New regulations for electronic invoices and online transactions are intended to combat VAT fraud more effectively in the EU. At a meeting in Brussels, the finance ministers of the European Union agreed on a package of measures that will also support companies and promote digitalization. The new rules are intended to adapt the EU’s VAT regulations to the digital age, it said.
Companies currently have to inform national tax authorities about every few months about the goods and services sold to companies in other EU member states that are subject to tax in the respective countries. This opens up a loophole for fraudsters, according to a statement from the EU countries. Because the data is incomplete and not available in real time, authorities cannot quickly detect suspicious or fraudulent transactions.
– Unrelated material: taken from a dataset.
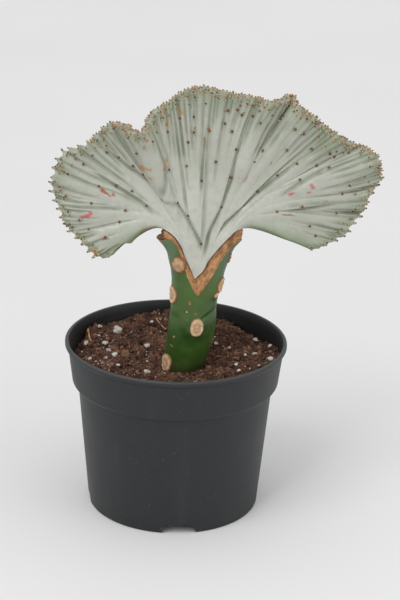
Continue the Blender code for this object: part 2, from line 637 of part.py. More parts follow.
def make_perlite(number, bearing, share, length, ground, surface):
    """One puffed, lumpy perlite grain."""
    bm = bmesh.new()
    bmesh.ops.create_icosphere(bm, subdivisions=1, radius=1.0)
    for vert in bm.verts:
        lump = noise(vert.co * 1.3 + Vector((number * 3.1, 0, 0)))
        vert.co *= 1 + PERLITE_LUMPS * lump
    narrow, wide = PERLITE_WIDTHS
    width = narrow + (wide - narrow) * abs(math.sin(number * 2.3))
    shape = Matrix.Diagonal((length / 2, width * length, PERLITE_THICKNESS * length, 1))
    shape = Matrix.Rotation(number * 1.7, 4, "Z") @ shape
    x, y = spot(bearing, share, LOOSE_MARGIN * length)
    bmesh.ops.transform(bm, matrix=Matrix.Translation((x, y, SOIL_LEVEL)) @ shape, verts=bm.verts)
    rest_on_soil(bm, ground)
    link(f"perlite_grain_{number:02d}", bm, surface)


def make_bark(number, bearing, share, length, ground, surface):
    """One flat, ragged bark chip."""
    bm = bmesh.new()
    bmesh.ops.create_cube(bm, size=1.0)
    bmesh.ops.subdivide_edges(bm, edges=bm.edges, cuts=2, use_grid_fill=True)
    for vert in bm.verts:
        ragged = noise(vert.co * 2.1 + Vector((0, number * 4.7, 0)))
        vert.co.y *= 1 - BARK_TAPER * vert.co.x
        vert.co *= Vector([1 + depth * ragged for depth in BARK_RAGGED])
    shape = Matrix.Diagonal((length, BARK_WIDTH * length, BARK_THICKNESS * length, 1))
    shape = Matrix.Rotation(0.35 + number * 1.3, 4, "Z") @ shape
    x, y = spot(bearing, share, LOOSE_MARGIN * length)
    bmesh.ops.transform(bm, matrix=Matrix.Translation((x, y, SOIL_LEVEL)) @ shape, verts=bm.verts)
    rest_on_soil(bm, ground)
    link(f"bark_chip_{number:02d}", bm, surface)


def make_straw(number, start, end, radius, ground, surface):
    """One dry straw lying on the soil, with raised ends."""
    first, last = (spot(bearing, share, radius) for bearing, share, _ in (start, end))
    along = (last - first).normalized()
    across = Vector((-along.y, along.x, 0))
    rings = []
    for step in range(STRAW_STEPS + 1):
        share = step / STRAW_STEPS
        place = first.lerp(last, share)
        rise = start[2] * (1 - share) ** 2 + end[2] * share**2
        ring = []
        for j in range(STRAW_SIDES):
            turn = math.tau * j / STRAW_SIDES
            side = across * math.cos(turn) + Vector((0, 0, 1)) * math.sin(turn)
            ring.append(Vector((place.x, place.y, SOIL_LEVEL + rise)) + radius * side)
        rings.append(ring)
    bm = rings_to_bmesh(rings)
    bmesh.ops.recalc_face_normals(bm, faces=bm.faces)
    rest_on_soil(bm, ground)
    link(f"straw_{number:02d}", bm, surface)


def build():
    """Make every piece of the potted plant."""
    for thing in list(bpy.data.objects):
        bpy.data.objects.remove(thing)
    plastic = material("black_plastic", (0.030, 0.033, 0.036), 0.42)
    peat = material("peat", (0.070, 0.032, 0.020), 0.95)
    green = material("green_stem", (0.050, 0.110, 0.022), 0.38)
    silver = material("crest_flesh", (0.430, 0.450, 0.390), 0.35)
    white = material("perlite", (0.620, 0.570, 0.520), 0.90)
    brown = material("bark", (0.200, 0.095, 0.050), 0.90)
    dry = material("straw", (0.420, 0.220, 0.090), 0.80)
    make_pot(plastic)
    make_soil(peat)
    make_rootstock(green)
    make_crest(silver)
    ground = BVHTree.FromBMesh(soil_bmesh())
    for number, (bearing, share, length) in enumerate(PERLITE, 1):
        make_perlite(number, bearing, share, length, ground, white)
    for number, (bearing, share, length) in enumerate(BARK, 1):
        make_bark(number, bearing, share, length, ground, brown)
    for number, (start, end, radius) in enumerate(STRAWS, 1):
        make_straw(number, start, end, radius, ground, dry)


build()
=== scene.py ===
# Looks of a potted crested euphorbia: a fan-shaped crest grafted in the V cleft of a green
# stock, in a nursery pot of peaty mix. Metres, +Z up, in the CAD model's frame.
import math

import bmesh
import bpy
import numpy as np
from mathutils import Matrix, Vector
from mathutils.bvhtree import BVHTree
from mathutils.noise import noise as blender_noise


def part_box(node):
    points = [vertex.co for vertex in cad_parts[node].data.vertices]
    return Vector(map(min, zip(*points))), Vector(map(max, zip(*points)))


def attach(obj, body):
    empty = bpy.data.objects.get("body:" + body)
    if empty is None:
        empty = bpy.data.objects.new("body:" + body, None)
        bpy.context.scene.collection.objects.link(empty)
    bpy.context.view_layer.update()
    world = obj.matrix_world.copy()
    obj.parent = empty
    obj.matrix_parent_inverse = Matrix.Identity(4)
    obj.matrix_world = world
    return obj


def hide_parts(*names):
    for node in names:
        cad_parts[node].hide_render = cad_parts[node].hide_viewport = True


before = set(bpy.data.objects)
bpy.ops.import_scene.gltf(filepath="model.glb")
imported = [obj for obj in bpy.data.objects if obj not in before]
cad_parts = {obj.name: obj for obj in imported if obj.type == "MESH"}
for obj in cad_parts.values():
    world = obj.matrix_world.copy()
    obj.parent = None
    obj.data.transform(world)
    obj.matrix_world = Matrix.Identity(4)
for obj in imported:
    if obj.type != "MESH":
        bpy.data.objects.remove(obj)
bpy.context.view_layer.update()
random = np.random.default_rng(11)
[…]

The countries agreed that from 2030, companies will have to report every cross-border commercial transaction in real time via electronic invoices.
New regulations also for Airbnb and Co.
In addition, online platforms for renting apartments – such as Airbnb or Booking – or driving services will in future have to collect VAT directly from customers and pay it to the tax authorities.
The new rules also stipulate that companies trading in different EU states will only have to register once for VAT purposes across the EU. After the EU countries have reached agreement, the European Parliament will now be consulted on the new regulations. They then have to be formally adopted by the Council before they can be published in the EU Official Journal and come into force.